Supplied information →

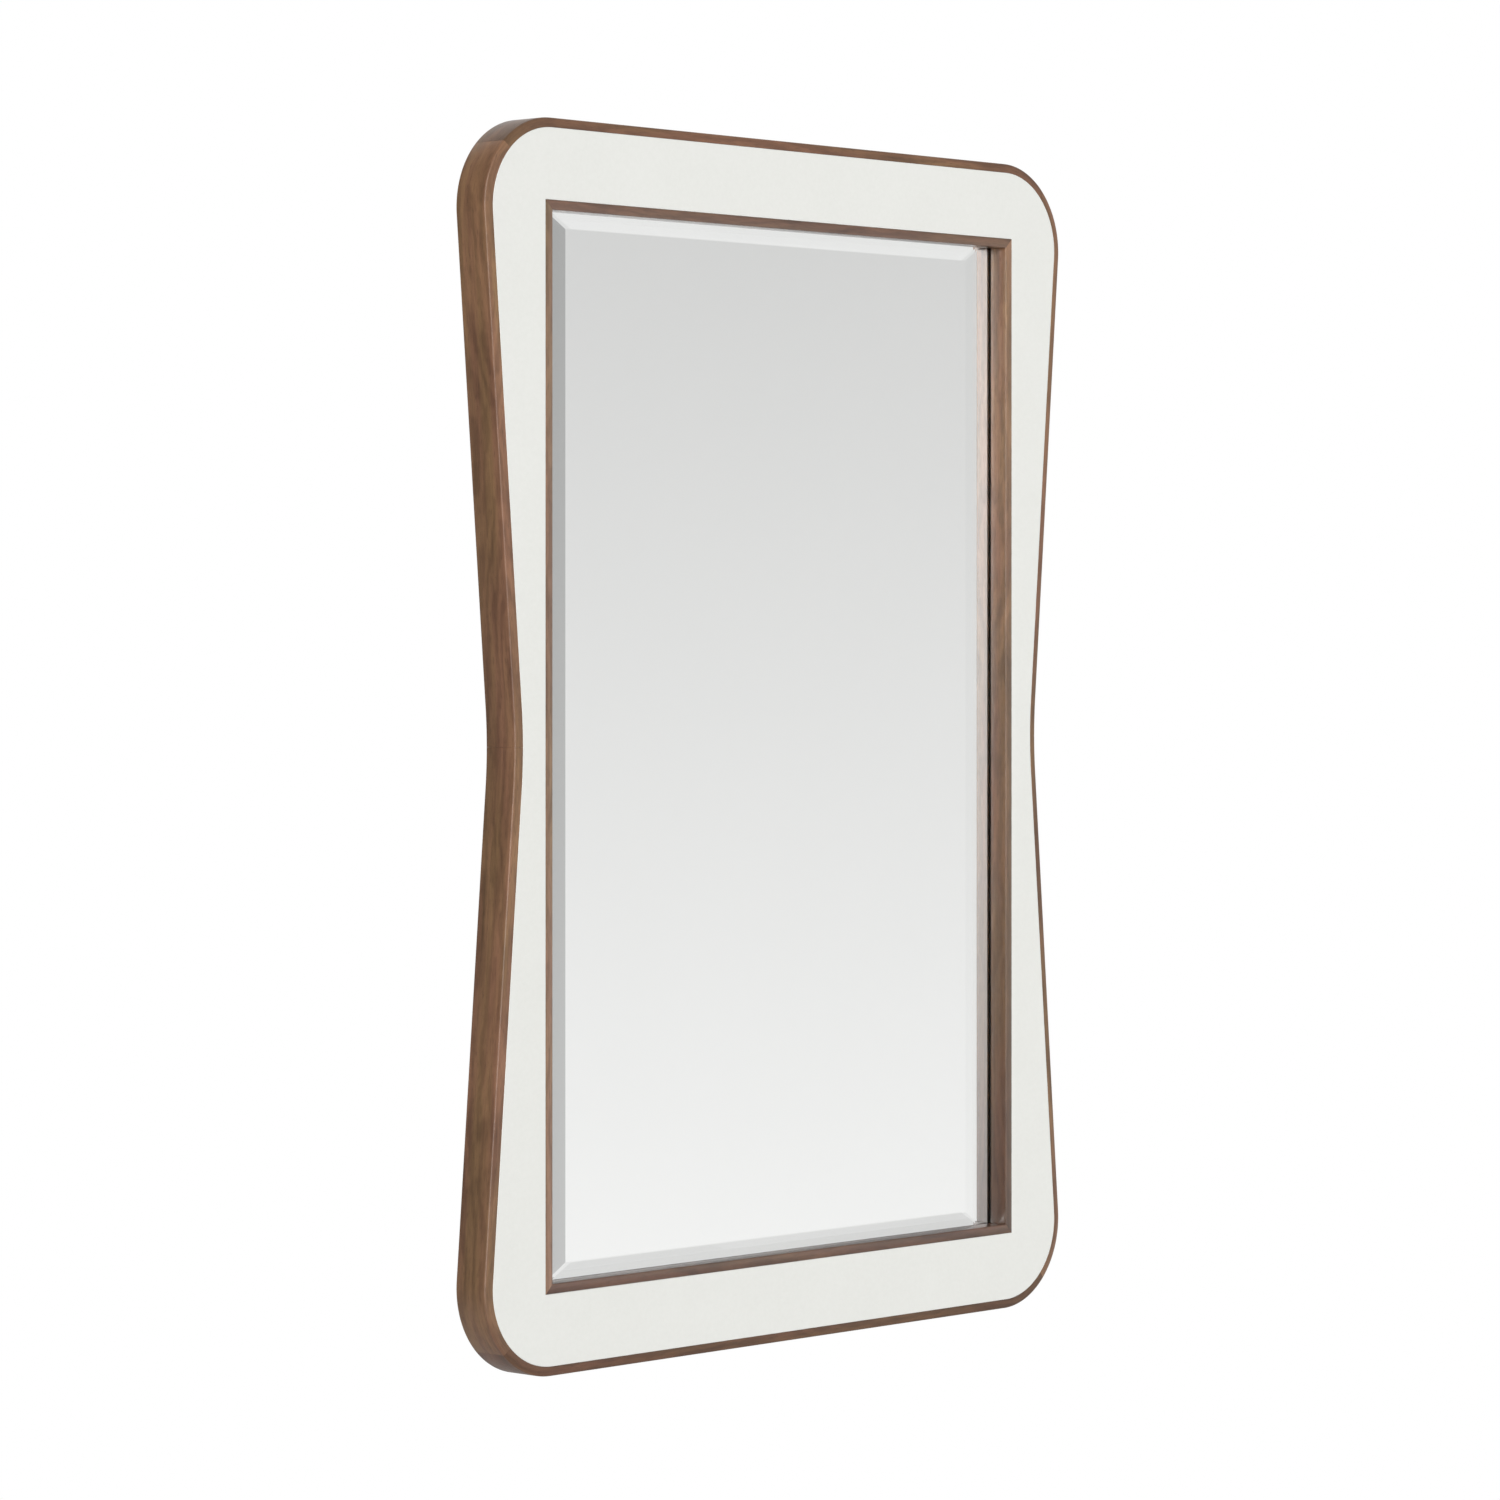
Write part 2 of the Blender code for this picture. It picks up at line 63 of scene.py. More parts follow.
# Sizes read from the frame, in metres
FACE_LOW, FACE_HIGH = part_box("face_panel")
PLATE_LOW, PLATE_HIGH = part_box("mirror_plate")
FRONT = cad_bounds[0][1]
BACK = cad_bounds[1][1]
HALF_WIDTH = cad_bounds[1][0]
HALF_HEIGHT = cad_bounds[1][2]

# Shape of the edge band, as the frame has it
GAP = 0.0003
CORNER_RADIUS = 0.090
WAIST_RADIUS = 0.480
BAND_THICKNESS = HALF_HEIGHT - FACE_HIGH.z - GAP
BAND_FALL = 0.0018
BAND_FRONT_EASE = 0.0016
BAND_BACK_EASE = 0.0008
SMALL_EASE = 0.0003
WAIST_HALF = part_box("band_right_upper")[0].x + BAND_THICKNESS
BAND_JOINT = 0.00012
CORNER_JOINT = math.radians(45)

# Sight moulding
SIGHT_HALF_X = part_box("sight_moulding_right")[1].x
SIGHT_HALF_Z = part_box("sight_moulding_top")[1].z
SIGHT_LIP = SIGHT_HALF_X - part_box("sight_moulding_right")[0].x
SIGHT_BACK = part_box("sight_moulding_top")[1].y
SIGHT_EASE = 0.0011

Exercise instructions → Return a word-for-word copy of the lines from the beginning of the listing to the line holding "HALF_HEIGHT = cad_bounds[1][2]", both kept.

Written answer →
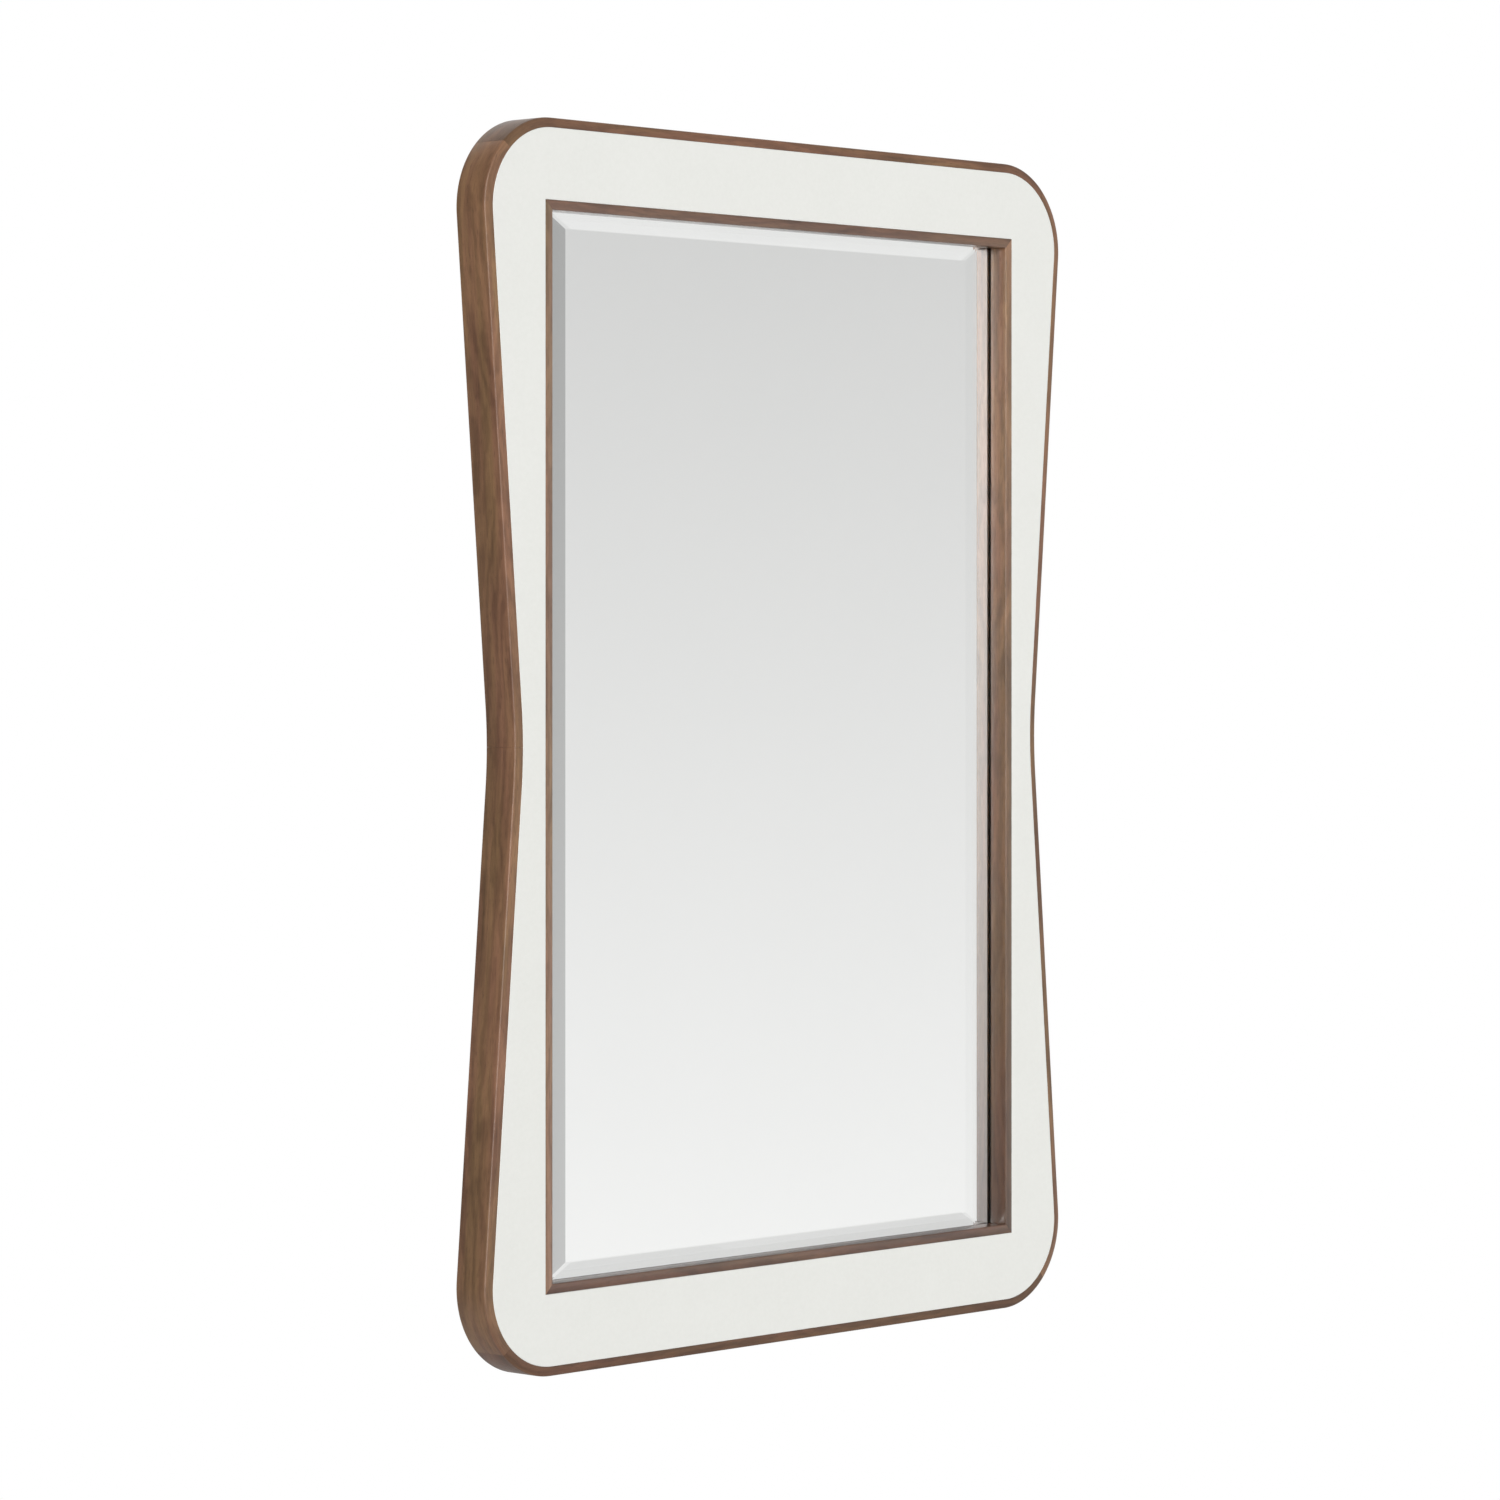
Write part 2 of the Blender code for this picture. It picks up at line 63 of scene.py. More parts follow.
# Sizes read from the frame, in metres
FACE_LOW, FACE_HIGH = part_box("face_panel")
PLATE_LOW, PLATE_HIGH = part_box("mirror_plate")
FRONT = cad_bounds[0][1]
BACK = cad_bounds[1][1]
HALF_WIDTH = cad_bounds[1][0]
HALF_HEIGHT = cad_bounds[1][2]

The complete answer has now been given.